To discover detailed reasons for that, you can read our previous post How to fix Runtime.Enable CDP detection of Puppeteer, Playwright and other automation libraries?.

For many people, it's a dealbreaker as they have to deal with some JS objects that are defined in the main context.

Here is a real use case from one of our customers.
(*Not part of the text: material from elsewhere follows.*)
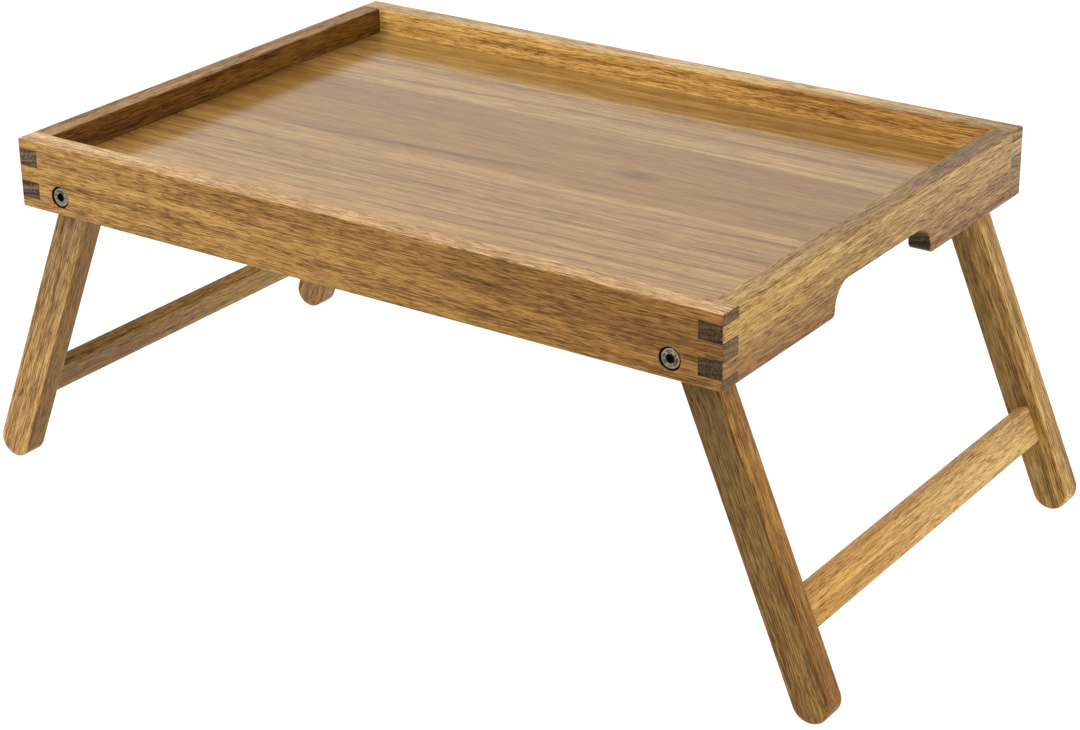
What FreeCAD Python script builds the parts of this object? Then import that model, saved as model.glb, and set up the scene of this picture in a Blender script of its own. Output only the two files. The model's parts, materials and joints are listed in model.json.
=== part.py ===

They've been running this code to catch the moment when the recaptcha script was loaded:

await page.waitForFunction(`typeof window.grecaptcha.execute === 'function'`)

After the patch is applied, this code will be executed in a new isolated context that will never have the object window.grecaptcha.
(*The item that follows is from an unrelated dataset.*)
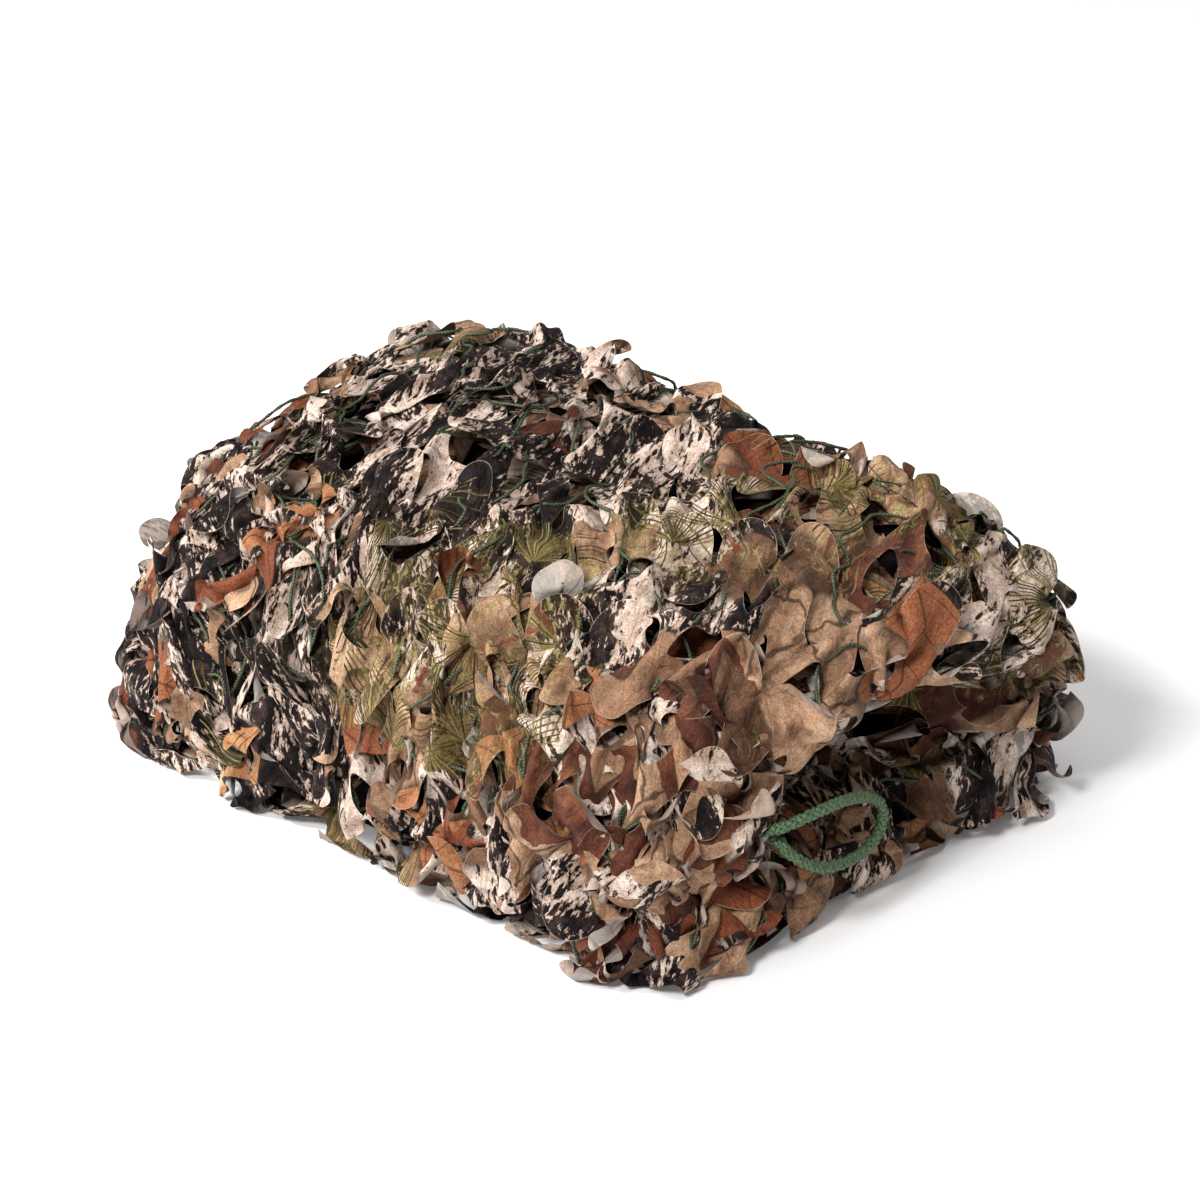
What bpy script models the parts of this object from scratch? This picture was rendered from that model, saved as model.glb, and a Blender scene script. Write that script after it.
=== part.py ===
"""A leaf-cut camouflage net, folded up into a low bundle, with the cord loop sewn to one of its corners.

The net is doubled lengthwise into a thick band, and the band is then laid back and forth on itself. Its folds lie
at the two X ends, and its side edges at the two Y sides. All lengths are in metres; the bundle stands on z = 0 with
the origin in the middle of its underside, X along the band and Y across it.
"""

import math

import bmesh
import bpy
from mathutils import Vector

# The bundle
LENGTH = 0.478  # over the two X ends, where the folds reach furthest
WIDTH = 0.332  # over the two Y sides, at mid height
HEIGHT = 0.185  # at the top of the crown
LAYERS = 6
LAYER_THICKNESS = 0.0260  # a band of six plies, loosely laid
LAYER_GAP = 0.0030
PITCH = LAYER_THICKNESS + LAYER_GAP
STACK = LAYERS * LAYER_THICKNESS + (LAYERS - 1) * LAYER_GAP

# How the stack slumps
EDGE_ROUNDNESS = 3.4  # 2 is an ellipse across the bundle, and more is boxier
END_ROUNDNESS = 4.6
END_DROP = 0.20  # share of the height lost from the middle to an X end
SIDE_BOW = 0.045  # how much wider the bundle is halfway along than at its X ends
SIDE_BULGE = 0.030  # how much wider the middle layers spread than the lowest and the highest
CORNER_RADIUS = 0.088  # of the bundle seen from above
OUTER_STATION = 0.955  # where the side edges lie, as a share of half the width

# How far each end of a layer or fold stays inside the bundle's X end: near is -Y, far is +Y.
END_INSETS = [
    # side, lower layer, near, middle, far
    (-1, 0, 0.020, 0.010, 0.022),
    (+1, 0, 0.010, 0.034, 0.014),
    (-1, 1, 0.006, 0.002, 0.006),
    (+1, 2, 0.000, 0.032, 0.004),
    (-1, 3, 0.016, 0.004, 0.008),
    (+1, 4, 0.014, 0.002, 0.004),
    (-1, 5, 0.044, 0.022, 0.026),
]

# Soft swells and hollows of the top, which the layers beneath share in proportion to their height.
SWELLS = [
    # x, y, radius, rise
    (-0.100, 0.060, 0.110, 0.010),
    (0.130, 0.100, 0.070, 0.012),
    (0.030, -0.030, 0.055, -0.006),
    (-0.050, -0.100, 0.070, 0.007),
    (0.170, -0.080, 0.060, -0.008),
    (-0.190, -0.090, 0.090, -0.026),
]

# Facets
STATIONS = 16
STEPS_PER_LAYER = 8
STEPS_PER_FOLD = 8

# The braided cord loop at the corner of the net
CORD_DIAMETER = 0.0070
CORD_STEP = 0.0060  # between the points of the drawn tube
LOOP_ROUTE = [
    (0.2241, -0.0905, 0.0786),
    (0.2284, -0.0884, 0.0802),
    (0.2325, -0.0836, 0.0824),
    (0.2354, -0.0755, 0.0846),
    (0.2364, -0.0640, 0.0853),
    (0.2352, -0.0500, 0.0840),
    (0.2325, -0.0365, 0.0806),
    (0.2298, -0.0240, 0.0756),
    (0.2282, -0.0140, 0.0688),
    (0.2276, -0.0098, 0.0604),
    (0.2280, -0.0122, 0.0518),
    (0.2290, -0.0215, 0.0458),
    (0.2305, -0.0350, 0.0446),
    (0.2325, -0.0510, 0.0470),
    (0.2334, -0.0655, 0.0526),
    (0.2320, -0.0756, 0.0594),
    (0.2278, -0.0806, 0.0652),
    (0.2240, -0.0818, 0.0690),
]


def start_empty():
    """Clear the file, so that only the net is in it."""
    for old in list(bpy.data.objects):
        bpy.data.objects.remove(old, do_unlink=True)


def cloth_material(name, rgb, roughness):
    """A matt textile finish."""
    material = bpy.data.materials.new(name)
    material.use_nodes = True
    shader = material.node_tree.nodes["Principled BSDF"]
    shader.inputs["Base Color"].default_value = (*rgb, 1.0)
    shader.inputs["Roughness"].default_value = roughness
    shader.inputs["Metallic"].default_value = 0.0
    return material


def add_object(name, data, material):
    """Put finished mesh or curve data into the scene as one named piece."""
    piece = bpy.data.objects.new(name, data)
    bpy.context.scene.collection.objects.link(piece)
    data.materials.append(material)
    return piece


def along_side(near, middle, far, share):
    """A value that runs smoothly from near, at share -1, through middle to far, at share +1."""
    towards = far if share > 0 else near
    ease = (1 - math.cos(math.pi * min(abs(share), 1.0))) / 2
    return middle + (towards - middle) * ease


def corner_inset(y):
    """How far the rounded corners of the plan draw an X end in at this y."""
    into_corner = abs(y) - (WIDTH / 2 - CORNER_RADIUS)
    if into_corner <= 0:
        return 0.0
    return CORNER_RADIUS - math.sqrt(CORNER_RADIUS**2 - min(into_corner, CORNER_RADIUS) ** 2)


def end_positions(y):
    """The x at which each layer or fold ends, by (side, lower layer), for the section at this y."""
    share = y / (WIDTH / 2)
    inset = corner_inset(y)
    return {
        (side, layer): side * (LENGTH / 2 - inset - along_side(near, middle, far, share))
        for side, layer, near, middle, far in END_INSETS
    }


def section(y):
    """The middle line of the band, back and forth through the stack, as rows of (x, z, normal x, normal z)."""
    ends = end_positions(y)
    fold_radius = PITCH / 2
    fold_depth = fold_radius + LAYER_THICKNESS / 2
    line = []
    x = ends[(-1, 0)]
    for layer in range(LAYERS):
        z = LAYER_THICKNESS / 2 + layer * PITCH
        way = 1 if layer % 2 == 0 else -1
        last = layer == LAYERS - 1
        turn_x = ends[(way, layer)] - (0.0 if last else way * fold_depth)
        for step in range(STEPS_PER_LAYER):
            line.append((x + (turn_x - x) * step / STEPS_PER_LAYER, z, 0.0, way))
        if last:
            line.append((turn_x, z, 0.0, way))
            break
        for step in range(STEPS_PER_FOLD):
            angle = -math.pi / 2 + math.pi * step / STEPS_PER_FOLD
            out_x = way * math.cos(angle)
            out_z = math.sin(angle)
            centre_z = z + fold_radius
            line.append((turn_x + fold_radius * out_x, centre_z + fold_radius * out_z, -way * out_x, -way * out_z))
        x = turn_x
    return line


def top_height(x, y):
    """The height of the slumped stack's top over this spot."""
    across = (1 - min(abs(2 * y / WIDTH), 0.999) ** EDGE_ROUNDNESS) ** (1 / EDGE_ROUNDNESS)
    along = 1 - END_DROP * min(abs(2 * x / LENGTH), 1.0) ** END_ROUNDNESS
    swell = 0.0
    for centre_x, centre_y, radius, rise in SWELLS:
        apart = math.hypot(x - centre_x, y - centre_y) / radius
        swell += rise * math.exp(-apart * apart)
    return (HEIGHT + swell) * across * along


def slumped(x, y, z):
    """Where a point of the straight stack comes to lie once the stack has slumped."""
    share = z / STACK
    bow = SIDE_BOW * (1 - (2 * x / LENGTH) ** 2)
    spread = 1 + SIDE_BULGE * (math.sin(math.pi * share) - 1) + bow
    return Vector((x, y * spread, share * top_height(x, y)))


def station_y(index):
    """The sections stand closer together towards the two side edges."""
    share = 2 * index / (STATIONS - 1) - 1
    return OUTER_STATION * WIDTH / 2 * math.sin(share * math.pi / 2 * 0.86) / math.sin(math.pi / 2 * 0.86)


def make_folded_net():
    """Loft the band's section along Y as one closed body."""
    mesh = bmesh.new()
    rows = []
    for index in range(STATIONS):
        y = station_y(index)
        row = []
        for x, z, normal_x, normal_z in section(y):
            half = LAYER_THICKNESS / 2
            over = mesh.verts.new(slumped(x + normal_x * half, y, z + normal_z * half))
            under = mesh.verts.new(slumped(x - normal_x * half, y, z - normal_z * half))
            row.append((over, under))
        rows.append(row)

    for row, following in zip(rows, rows[1:]):
        for here in range(len(row) - 1):
            ahead = here + 1
            mesh.faces.new((row[here][0], row[ahead][0], following[ahead][0], following[here][0]))
            mesh.faces.new((row[here][1], following[here][1], following[ahead][1], row[ahead][1]))
        mesh.faces.new((row[0][0], following[0][0], following[0][1], row[0][1]))
        mesh.faces.new((row[-1][0], row[-1][1], following[-1][1], following[-1][0]))
    for row, first in ((rows[0], True), (rows[-1], False)):
        for (over, under), (next_over, next_under) in zip(row, row[1:]):
            loop = (over, under, next_under, next_over)
            mesh.faces.new(loop if first else loop[::-1])

    bmesh.ops.recalc_face_normals(mesh, faces=mesh.faces)
    bmesh.ops.triangulate(mesh, faces=mesh.faces)
    data = bpy.data.meshes.new("folded_net")
    mesh.to_mesh(data)
    mesh.free()
    add_object("folded_net", data, cloth_material("printed_polyester", (0.22, 0.16, 0.11), 0.85))


def smooth_route(points, step):
    """Points about one step apart on a smooth curve through the route's own points."""
    route = [Vector(p) for p in points]
    route = [2 * route[0] - route[1], *route, 2 * route[-1] - route[-2]]
    found = [route[1]]
    for before, start, end, after in zip(route, route[1:], route[2:], route[3:]):
        parts = max(1, round((end - start).length / step))
        for part in range(1, parts + 1):
            t = part / parts
            found.append(
                0.5
                * (
                    2 * start
                    + (end - before) * t
                    + (2 * before - 5 * start + 4 * end - after) * t**2
                    + (3 * start - before - 3 * end + after) * t**3
                )
            )
    return found


def make_corner_loop():
    """The loop of braided cord, both of whose ends are sewn into the edge of the net."""
    curve = bpy.data.curves.new("corner_loop", "CURVE")
    curve.dimensions = "3D"
    curve.bevel_depth = CORD_DIAMETER / 2
    curve.bevel_resolution = 3
    curve.render_resolution_u = 0
    curve.use_fill_caps = True
    points = smooth_route(LOOP_ROUTE, CORD_STEP)
    spline = curve.splines.new("POLY")
    spline.points.add(len(points) - 1)
    for point, place in zip(spline.points, points):
        point.co = (*place, 1.0)
    add_object("corner_loop", curve, cloth_material("braided_cord", (0.05, 0.15, 0.06), 0.75))


start_empty()
make_folded_net()
make_corner_loop()
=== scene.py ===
"""The looks of a folded leaf-cut camouflage net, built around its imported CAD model."""

import math
from itertools import product

import bmesh
import bpy
import numpy as np
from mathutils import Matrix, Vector
from mathutils.bvhtree import BVHTree


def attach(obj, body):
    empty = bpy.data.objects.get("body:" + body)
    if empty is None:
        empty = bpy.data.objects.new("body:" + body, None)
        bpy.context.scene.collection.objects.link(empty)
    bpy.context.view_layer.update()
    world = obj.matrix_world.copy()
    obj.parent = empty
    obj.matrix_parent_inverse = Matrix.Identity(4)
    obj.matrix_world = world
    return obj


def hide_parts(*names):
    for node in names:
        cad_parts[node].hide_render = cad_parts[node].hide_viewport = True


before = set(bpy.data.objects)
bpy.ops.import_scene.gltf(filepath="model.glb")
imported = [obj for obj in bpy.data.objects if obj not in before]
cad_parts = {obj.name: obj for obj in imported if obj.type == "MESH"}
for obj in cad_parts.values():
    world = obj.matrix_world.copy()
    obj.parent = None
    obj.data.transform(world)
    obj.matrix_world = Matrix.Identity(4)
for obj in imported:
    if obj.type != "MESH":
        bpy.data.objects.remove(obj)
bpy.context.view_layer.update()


# --- The camera -----------------------------------------------------------------------------------
# A long lens, 2.6 metres away, looks down on the near corner of the bundle at 25 degrees.

CAMERA_AZIMUTH, CAMERA_ELEVATION = math.radians(46), math.radians(25)
CAMERA_DISTANCE = 2.6
CAMERA_LENS = 144.9
CAMERA_SENSOR = 36
CAMERA_TARGET = Vector((0.0021, 0.0080, 0.0987))

camera = bpy.data.objects.new("camera", bpy.data.cameras.new("camera"))
bpy.context.scene.collection.objects.link(camera)
bpy.context.scene.camera = camera
towards_camera = Vector(
    (
        math.sin(CAMERA_AZIMUTH) * math.cos(CAMERA_ELEVATION),
        -math.cos(CAMERA_AZIMUTH) * math.cos(CAMERA_ELEVATION),
        math.sin(CAMERA_ELEVATION),
    )
)
camera.location = CAMERA_TARGET + CAMERA_DISTANCE * towards_camera
camera.rotation_euler = (-towards_camera).to_track_quat("-Z", "Y").to_euler()
camera.data.lens = CAMERA_LENS
camera.data.sensor_width = CAMERA_SENSOR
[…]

To get around this limitation, we can borrow an idea from Chrome docs for extension developers, more specifically "Communication with the embedding page".
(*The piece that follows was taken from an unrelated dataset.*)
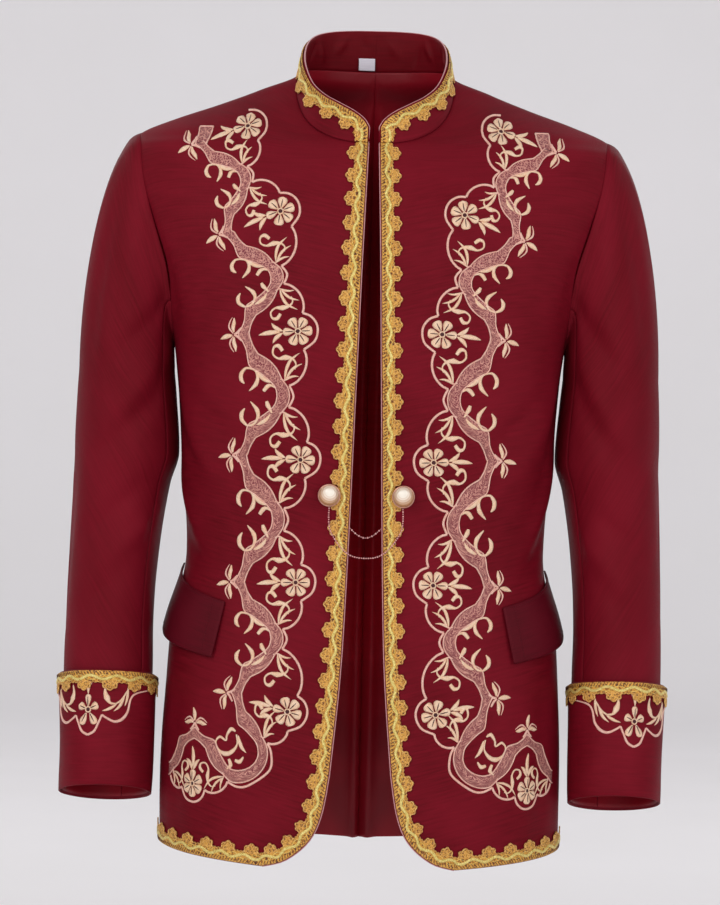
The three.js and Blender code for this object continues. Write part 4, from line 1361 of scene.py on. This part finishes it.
def turned(name, profile, side, paint, node, sides=72):
    """A turned piece on the button's place, from a closed profile of radius and height above the cloth."""
    spot = np.array([angle_at(BUTTON["x"], BUTTON["height"]), BUTTON["height"]])
    facing = normals(body, *spot)
    seat = body(*spot) + facing * BUTTON["lift"]
    first = unit(np.cross(facing, (0, 0, 1)))
    second = np.cross(facing, first)
    turn = np.linspace(0, 2 * math.pi, sides, endpoint=False)
    profile = np.asarray(profile, float)
    ring = first * np.cos(turn)[:, None] + second * np.sin(turn)[:, None]
    points = seat + ring[None] * profile[:, None, :1] + facing * profile[:, None, 1:]
    points = points.reshape(-1, 3) * (SIDES[side], 1, 1)
    faces = []
    for k in range(len(profile) - 1):
        for j in range(sides):
            quad = [
                k * sides + j, k * sides + (j + 1) % sides, (k + 1) * sides + (j + 1) % sides,
                (k + 1) * sides + j,
            ]
            faces.append(quad if SIDES[side] > 0 else quad[::-1])
    caps = [list(range(sides))[::-1], [(len(profile) - 1) * sides + j for j in range(sides)]]
    faces += caps if SIDES[side] > 0 else [cap[::-1] for cap in caps]
    made = new_object(name, points, faces)
    made.data.materials.append(paint)
    return worn(made, node)


# Painted highlight: each pearl is painted palest ivory round this spot and fades to tan away from it.
PEARL_LIGHT = (0.0345, -0.4082)  # x and height of each pearl's palest spot; its rings lie round it
pearl = Paint("pearl", Roughness=0.3, Coat_Weight=0.5, Coat_Roughness=0.06, Specular_IOR_Level=0.5)
place = pearl.node("TexCoord").outputs["Object"]
lustre = pearl.node("TexNoise", {"Vector": place, "Scale": 90, "Detail": 2}).outputs[0]
facing = pearl.node("LayerWeight", {"Blend": 0.42}).outputs["Facing"]
nacre_highlight = pearl.blend(lustre, rgb("fbeedb"), rgb("fff8ec"))
parts = pearl.node("SeparateXYZ", {0: place}).outputs
across = pearl.math("SUBTRACT", pearl.math("ABSOLUTE", parts[0]), PEARL_LIGHT[0])
rise = pearl.math("SUBTRACT", parts[2], PEARL_LIGHT[1])
squares = pearl.math("ADD", pearl.math("MULTIPLY", across, across), pearl.math("MULTIPLY", rise, rise))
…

This approach leverages window messages to communicate between contexts. page.evaluateOnNewDocument is not patched and still uses the main context to execute the script, so we can inject some good stuff in there.

Let's try to create a proof of concept.

// add event listener for window messages (executed in the main context)
await page.evaluateOnNewDocument(() => {
  window.addEventListener('message', (event) => {
    console.log('[main] msg', event)
    if (!event.data.scriptId || event.data.fromMain) {
      // ignore messages without scriptId and from ourselves (from main context)
      return
    }

    const response = {
      scriptId: event.data.scriptId,
      fromMain: true,
    }
    try {
      response.result = eval(event.data.scriptText)
    } catch (err) {
      response.error = err.message
    }

    window.postMessage(JSON.parse(JSON.stringify(response)))
  })
})

await page.goto('https://bot-detector.rebrowser.net', { waitUntil: 'load' })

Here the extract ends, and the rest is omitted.